What the Mandate Actually Covers

In the expanded role, Rao will lead end-to-end strategy and execution for TEGNA's digital products and technology platforms, bringing product management, technology, engineering, and operations under one roof. The goal is to deliver local news consistently across broadcast, streaming, mobile, and connected-television apps. TEGNA operates 64 stations in 51 US markets, alongside hundreds of websites and apps and the Premion connected-TV advertising platform, so the surface area he now owns is sprawling.

Paolini framed the change around audience evolution. "As audience behaviors continue to evolve, innovation must be at the center of everything we do," he said. Rao echoed the operational logic: "New capabilities and technologies are redefining how we deliver local news. By bringing our broadcast, digital, and product teams together, we can adopt these tools quickly and at scale." The phrase to underline is at scale. Pilots are easy in local media; production rollout across 64 stations is where most transformations stall.

The Nexstar Overhang

The appointment lands inside an unusual corporate situation. TEGNA is now a wholly owned subsidiary of Nexstar Media Group, yet it operates independently under a Hold Separate Order issued in April by a federal court while regulatory questions are resolved. That means TEGNA must keep running, investing, and reorganizing its leadership as a standalone entity even as its ownership has formally changed hands.

For technology executives watching from other industries, this is a familiar tension: build for the long term while the corporate parent above you is unsettled. Creating a permanent, elevated C-suite role in the middle of that ambiguity is itself a decision. It tells employees and the market that TEGNA intends to keep modernizing on its own timeline rather than freezing until the ownership picture clears. Whether that independence survives full integration is a question Rao does not control, but the structure he builds now will outlast the uncertainty.

Why CIOs Should Watch the Combined-Role Trend

The merging of technology and product leadership is not unique to media. Across industries we see organizations concluding that a CTO who cannot shape the product, and a product chief who cannot direct engineering, together produce slower decisions and blurred accountability. Naming one executive over both is a governance choice as much as a technical one, and it tends to surface in companies that have decided digital delivery is the business rather than a channel for it.

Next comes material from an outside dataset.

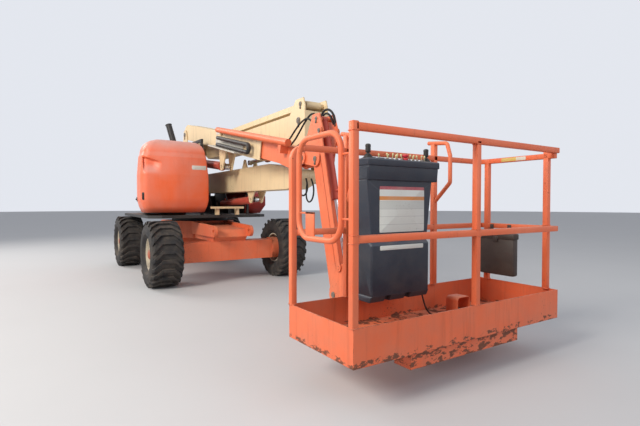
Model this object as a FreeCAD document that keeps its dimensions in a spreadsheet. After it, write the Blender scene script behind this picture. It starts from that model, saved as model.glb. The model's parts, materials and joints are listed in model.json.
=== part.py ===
"""Articulating boom lift, stowed: one solid or group of solids for each real piece.

Millimetres. X points along the stowed booms to the platform, Y to the machine's left,
Z up. The origin is on the floor, under the middle of the machine's length.
Every driving size is a cell of the sheet. Pieces are drawn about the slewing axis and
then moved back by swing_to_middle. Boom and jib pieces are drawn level in their own
frames, with X along the boom, and then tilted to the stowed pose.
"""
import FreeCAD, Part

import math
import os
from types import SimpleNamespace

V = FreeCAD.Vector

SIZES = (
    # chassis and wheels
    ("swing_to_middle", 1845), ("wheelbase", 2340), ("wheel_y", 872.5), ("axle_z", 420),
    ("tyre_radius", 420), ("tyre_width", 395), ("rim_radius", 210), ("disc_set", 54), ("lug_height", 26),
    ("lug_count", 22), ("lug_thick", 42), ("running_gap", 0.3), ("pin_gap", 3),
    ("axle_beam_width", 260), ("axle_beam_top", 550), ("axle_beam_bottom", 290),
    ("axle_beam_half", 640), ("chassis_half", 250), ("chassis_top", 800),
    ("chassis_plate", 20), ("lug_x", 1400), ("lug_z", 690), ("lug_radius", 75),
    ("lug_hole", 28), ("kingpin_y", 560), ("steer_beam_half_width", 75),
    ("kingpin_radius", 32), ("steer_beam_half_height", 90),
    # turntable and covers
    ("slew_radius", 430), ("slew_height", 60), ("deck_thick", 40), ("deck_front", 930),
    ("deck_rear", 1230), ("deck_half", 960), ("hood_front", 950), ("hood_rear", 1180),
    ("hood_outer", 1040), ("engine_hood_inner", 230), ("tank_hood_inner", 500),
    ("hood_bottom", 940), ("hood_band", 1100), ("hood_top", 1985), ("tank_hood_bottom", 860),
    ("tank_hood_top", 1560), ("hood_corner", 190), ("hood_crown", 170), ("hood_wall", 12),
    ("band_inset", 70), ("stack_radius", 38), ("stack_x", 240), ("stack_y", 640),
    ("stack_rise", 190), ("cover_rail", 30), ("cover_post", 40),
    # tower
    ("tower_y", 320), ("tower_half", 130), ("side_plate", 13), ("side_gap", 5),
    ("tower_length", 3200), ("tower_front", 2790), ("tower_base_z", 1370),
    ("lower_top", 180), ("lower_bottom", 140), ("lower_wall", 10), ("upright_rise", 590),
    ("upright_set", 70), ("mid_top", 90), ("mid_bottom", 160), ("link_rise", 170),
    ("link_set", 40), ("link_half", 34), ("tower_pin", 35),
    ("tower_ram_x", 150), ("tower_ram_z", 1060), ("tower_eye_x", 1450), ("tower_eye_z", 1120),
    ("ram_radius", 52), ("rod_radius", 28), ("rod_hold", 60), ("ram_wall", 25),
    ("tower_stroke", 560), ("upper_stroke", 310), ("lift_stroke", 650),
    ("upper_ram_x", 1250), ("upper_ram_z", 1635), ("upper_eye_x", 2660), ("upper_eye_z", 1680),
    # main boom, in its own frame from the boom pin
    ("boom_pin_x", -380), ("boom_pin_z", 2200), ("boom_angle", 11.5), ("boom_half", 110),
    ("boom_rise", 50), ("boom_deep", 120), ("boom_length", 2930), ("boom_wall", 9),
    ("boom_back", 60), ("fly_half", 88), ("fly_deep", 97), ("fly_length", 3620),
    ("lift_lug_x", 1655), ("lift_lug_drop", 235), ("lift_foot_x", -200),
    ("lift_foot_z", 1740), ("head_pin_x", 3830), ("head_pin_z", 60),
    # jib and its carriers
    ("jib_angle", 76), ("jib_length", 1220), ("jib_pin_x", 3600), ("jib_pin_z", 1470),
    ("jib_half", 68), ("jib_deep", 62), ("jib_wall", 8), ("jib_link_x", 90),
    ("jib_link_z", 244), ("jib_ram_x", 19), ("jib_ram_z", 360), ("jib_eye_along", 1050),
    ("jib_eye_rise", 125), ("jib_ram_radius", 34), ("rotator_x", 4300),
    ("rotator_radius", 75),
    # platform
    ("floor_z", 253), ("platform_front", 5280), ("platform_back", 4620),
    ("platform_half", 915), ("toe_height", 200), ("toe_thick", 8), ("rail_radius", 20),
    ("mid_rail_z", 890), ("top_rail_z", 1425), ("rail_bend", 90), ("gate_hinge_x", 5190),
    ("gate_length", 500), ("console_x", 4800), ("console_y", -120),
    ("post_right", -490), ("post_left", 400),
)


class Size:
    """A length or angle: its number now, and the sheet expression that gives it."""

    def __init__(self, value, text):
        self.value = float(value)
        self.text = text

    def joined(self, other, sign, swap=False):
        """Both numbers and both texts joined by one of + - * /."""
        a, b = sized(self), sized(other)
        if swap:
            a, b = b, a
        value = {"+": lambda: a.value + b.value, "-": lambda: a.value - b.value,
                 "*": lambda: a.value * b.value, "/": lambda: a.value / b.value}[sign]()
        return Size(value, "(%s %s %s)" % (a.text, sign, b.text))

    def __add__(self, other):
        return self.joined(other, "+")

    def __radd__(self, other):
        return self.joined(other, "+", True)

    def __sub__(self, other):
        return self.joined(other, "-")

    def __rsub__(self, other):
        return self.joined(other, "-", True)

    def __mul__(self, other):
        return self.joined(other, "*")

    def __rmul__(self, other):
        return self.joined(other, "*", True)

    def __truediv__(self, other):
        return self.joined(other, "/")

    def __neg__(self):
        return self * -1

    def __float__(self):
        return self.value


def sized(number):
    """A Size of a Size or a plain number."""
    if isinstance(number, Size):
        return number
    return Size(number, "%.9g" % number)


def cosine(angle):
    return Size(math.cos(math.radians(float(angle))), "cos(%s)" % sized(angle).text)


def sine(angle):
    return Size(math.sin(math.radians(float(angle))), "sin(%s)" % sized(angle).text)


def distance(across, rise):
    return Size(math.hypot(float(across), float(rise)),
                "hypot(%s; %s)" % (sized(across).text, sized(rise).text))


def slope(rise, across):
    """The angle of a line, in degrees."""
    return Size(math.degrees(math.atan2(float(rise), float(across))),
                "atan2(%s; %s) / 1 deg" % (sized(rise).text, sized(across).text))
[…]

The risk is concentration. Folding product, technology, engineering, and operations under a single leader creates a powerful decision point and also a single point of failure. It works when the person has both deep technical credibility and genuine product instincts, which is a rare combination. TEGNA is wagering that Rao, after eight years inside the company and two decades modernizing media businesses, is that profile. For other CIOs weighing a similar consolidation, the lesson is that the structure only pays off when the leader can credibly speak both languages.